What Happens When the Hunger Sets In
A hungry soldier is a distracted soldier. When your stomach is cramping and you’re wondering when your next real meal is coming, you aren't 100 percent focused on the perimeter. You aren't 100 percent focused on your equipment. Mistakes happen. In a war zone, mistakes are lethal.
The physical degradation is real. You lose muscle mass. You lose cognitive function. Your reaction times slow down. We’re basically asking our best people to perform at their peak while we starve them and cut off their communication with their families. It’s a recipe for disaster.
Fixing the Supply Chain Now
The solution isn't complicated, but it requires a change in priorities. We need to stop treating mail and food as afterthoughts. They're just as important as ammunition.
First, the Department of Defense needs to take over the mail routes that the Postal Service won't touch. We have the assets. We have the personnel. We just need the order. If a civilian plane won't fly there, a C-130 will.
Second, the reliance on private contractors for essential life support needs to be reevaluated. If a function is critical to the survival and morale of the troops, it should be handled by the military. Period. We can't outsource our responsibility to our service members to the lowest bidder.
Third, we need transparency.
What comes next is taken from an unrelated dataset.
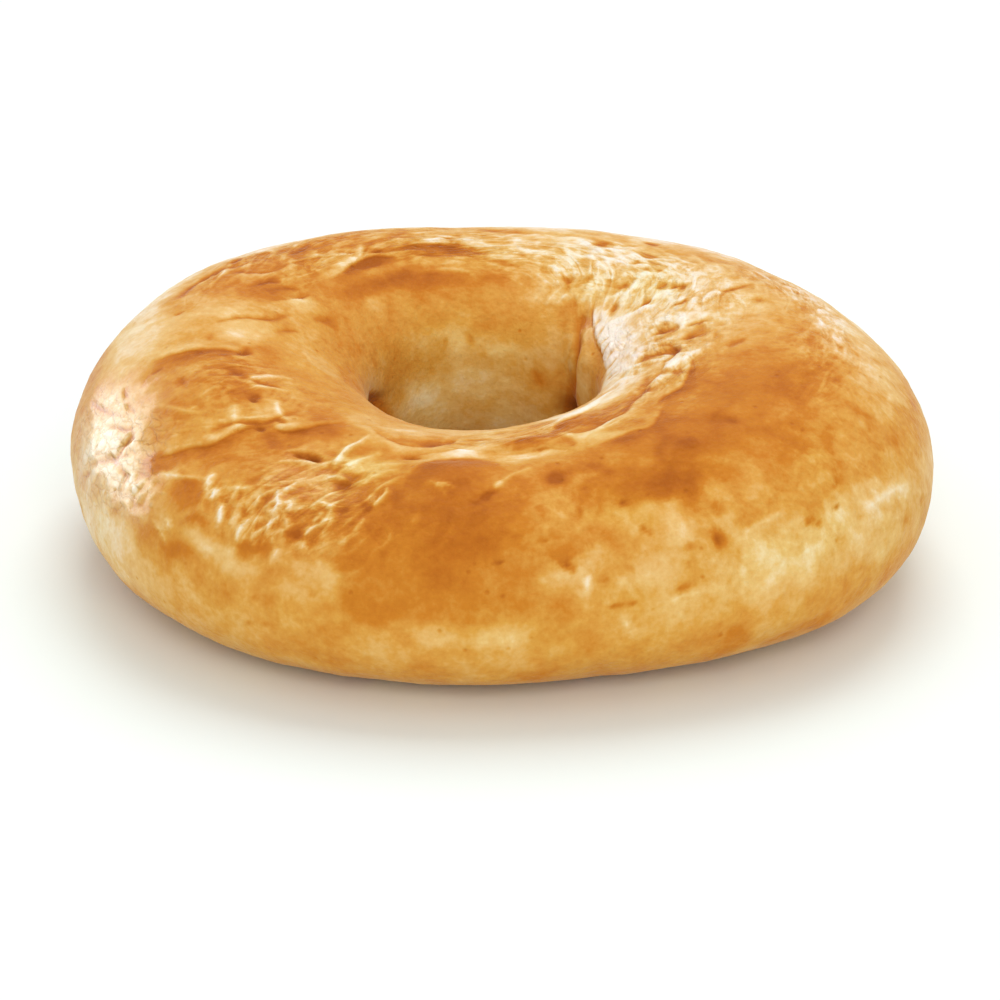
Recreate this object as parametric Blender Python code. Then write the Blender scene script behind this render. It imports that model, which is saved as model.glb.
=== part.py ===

The families back home deserve to know why their packages are being returned or sitting in a pile in some transit hub. The troops deserve to know when the situation will be fixed. No more vague statements about "unstable conditions."
If you want to support the troops, stop buying yellow ribbon magnets and start demanding that the government actually feed them. Call your representatives. Demand a hearing on military logistics and the failure of the Postal Service in theater. These soldiers are doing their job. It’s time the people back home did theirs. Check in on military family groups. See who's struggling and offer a hand. The system is failing, but the community doesn't have to.